Despite the prejudices of the unreliability of SARS-CoV-2 rapid serological tests, the results of our study showed that the reliability is manufacturer-dependent. LFIC assay format is easy to handle but the important drawback of this technology is the high impact of the test performer on the result, including the manipulation with the sample and buffer and, most important, the interpretation of the faint bands. Although we tried to minimize the bias in interpretation, significant discrepancies between manufacturer declared sensitivities and those obtained in our study for two LFIC assays could be partly attributed to this problem.
Advantages of rapid assays are easy handling, no need for extra instrumentation, low volume of sample, the possibility of the whole blood application, and fast results. On the other hand, advantages of conventional assays are automation, avoidance of the prolonged exposure to biological material, available quality control that assures batch-to-batch reproducibility and results that are not prone to subjective interpretation. Numeric results could provide added value in the assessment of the intensity of the immunologic response and also allow the adjustment of the cut-off according to ROC analysis performed on the representative population.
The strengths of this study are related to the experimental design and effort to compare eight differently designed assays (rapid and conventional, manually and fully automatic). The majority of studies presented sensitivities and specificities of different SARS-CoV-2 serological assays while our study additionally evaluates the agreement of the results between tested assays.
Although this is not the first study that compares several different serological SARS-CoV-2 assay methods, to the best of our knowledge, Lumiquick IgG/IgM and Biozek IgG/IgM as rapid assays and Vircell IgM+IgA/IgG as an ELISA method were not previously compared to other assays included in this study.
The low number of participants, especially those with a duration of the symptoms less than 10 days is the limitation of the study. Additionally, to determine the specificity of the SARS-CoV-2 serological assay, the use of prepandemic samples would be the most correct approach.

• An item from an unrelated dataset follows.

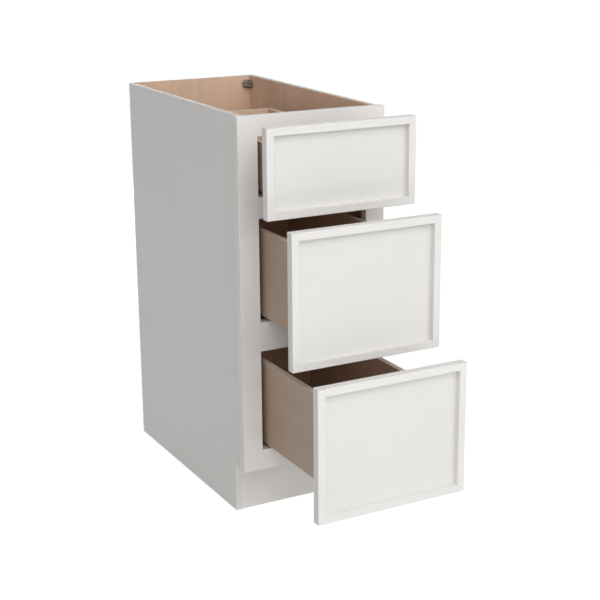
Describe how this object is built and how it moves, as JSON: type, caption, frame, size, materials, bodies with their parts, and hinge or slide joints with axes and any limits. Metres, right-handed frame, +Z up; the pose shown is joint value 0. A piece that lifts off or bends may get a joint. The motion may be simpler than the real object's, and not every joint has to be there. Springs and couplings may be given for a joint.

In conclusion, our study confirmed that the selection of the appropriate time-frame for testing is crucial for the proper investigation of immunity, which can be very challenging among asymptomatic persons. There is high variability between IgM SARS CoV-2 serological assays independently of the assay format. On the contrary, IgG assays showed moderate to perfect agreement. We observed a higher diagnostic accuracy of IgA in comparison to IgM SARS CoV-2 serological assays.